Until now, e-cigarettes have largely dodged regulation. Their decentralized distribution, lack of formal clinical data, and relatively recent entry into the market have confounded attempts by the FDA and others to put existing tobacco restrictions onto the product. Nevertheless, the FDA has been clear in its interest in regulating e-cigarettes as a drug delivery device.
The e-cigarette market for minors is real
Because e-cigarettes deliver nicotine – but not tobacco – current restriction of sales to children under age 18 have not applied. Perhaps in part because of this, e-cigarette use – or vaping – has become a distinct feature in the culture of high school – and even middle school – children. This, in turn, has made regulation of e-cigs to minors a community rallying cry.
Estimates vary, but the CDC reports that as many as 10% of high school students tried e-cigarettes last year. What's more, researchers fear the numbers may be even higher if flavored, non-nicotine vaping is included.
The proposed FDA regulation will cover e-cigarettes that deliver nicotine, but will not apply to the flavored, non-nicotine units.
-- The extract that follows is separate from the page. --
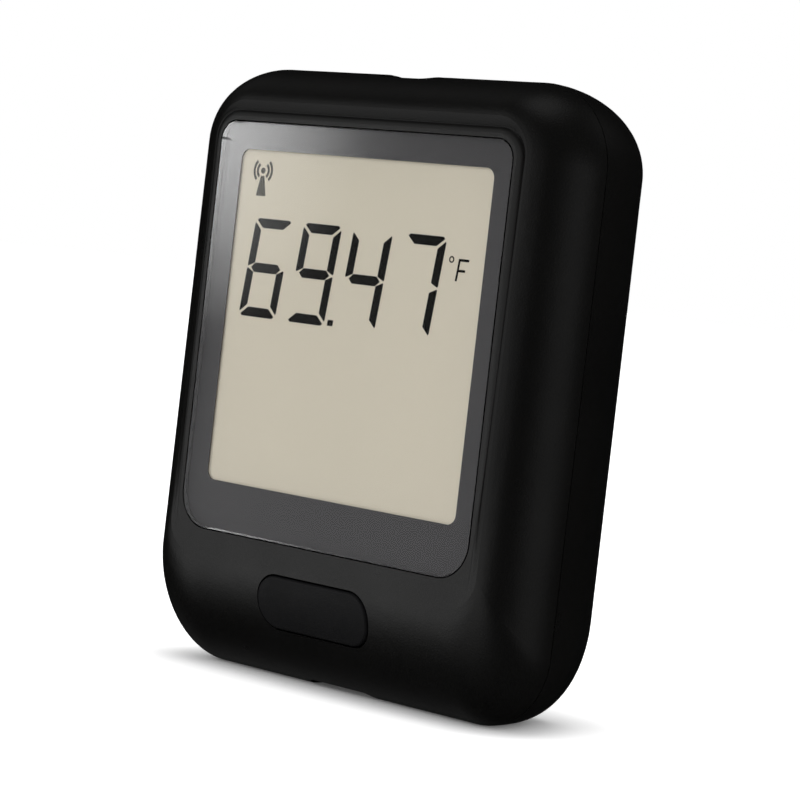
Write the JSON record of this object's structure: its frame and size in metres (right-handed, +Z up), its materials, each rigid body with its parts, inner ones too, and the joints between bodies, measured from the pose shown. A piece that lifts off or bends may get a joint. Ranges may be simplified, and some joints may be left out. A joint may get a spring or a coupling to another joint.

Kids who choose non-nicotine vaping, available in a wide range of flavors such as bubble gum and cotton candy, tend to dismiss the term "e-cigarette" in favor of "e-hookah" or "e-pen." The actual number of under-18 e-cigarette users may be even higher, as many may have been missed in the last head count. The CDC concedes it may not have asked the right question by not including some of the vaping name variations in the study.
While many have raised alarms that young e-cigarette users have an increased likelihood to go on to develop a tobacco smoking habit, it is just too early in the life of this product to see trends. In contrast, e-cigarettes have earned praise from many as a way to quit traditional tobacco use and even wean off nicotine altogether.
Big tobacco is part of the trend, too
Currently, the e-cigarette market is estimated at about $1.2 billion a year. This may seem like small potatoes compared to the $89 billion tobacco industry. Nevertheless, big tobacco has demonstrated keen interest in the trend. Altria (NYSE:MO), Lorillard (UNKNOWN:LO.DL), Reynolds American (NYSE:RAI), and Philip Morris International (NYSE:PM) have all jumped into the e-cigarette market with acquisitions and new product development.
While big tobacco has long dismissed its interest in younger smokers, this market is undeniably the future of the product. According to the 2012 Surgeon General's Report, nine out of 10 adult tobacco smokers began by age 18 and nearly all by age 25.
The growth of both the e-cigarette industry and traditional tobacco products is determined directly by the adoption of these products by youth. If e-cigarette use follows the same trend as tobacco, the future of the e-cigarette industry will be directly tied to how desirable and accessible this product is to minors and young adults.
But is it dangerous?
The FDA concedes that more study is necessary to understand the full effects of e-cigarette use, a conclusion echoed by the American Cancer Society. According to the FDA, further study is needed to determine not just the potential risks when these products are used as intended, but also whether there can be benefits associated with e-cigarette use. The FDA has also stated that more study will help determine whether or not e-cigarette use can encourage young people to go on to use conventional cigarettes.
As data is collected and studies are published, both popular sentiment and the will of regulators may be affected.
Change would come slowly
The new announcement is the first round of what could be a lengthy approval process. While the FDA has taken the first step toward regulation, final approval could take up to a year.
The FDA's proposed product regulations would give companies two years to submit applications from the time the rule goes into effect, but companies would be allowed to continue "business as usual" during the regulatory review phase. The regulations would affect both new and existing products.
Should the ban on sale to minors pass, it may prove difficult to implement. As a comparison, while rules to limit tobacco sales to minors have deterred use, the tobacco trend among youth remains strong. The prevalence of e-cigarette sales via the Internet will no doubt confound enforcement even further.
While parent and community groups have lobbied hard for banning e-cigarette sales to minors, ultimately, it will take some time to assess the effectiveness of the proposed regulations.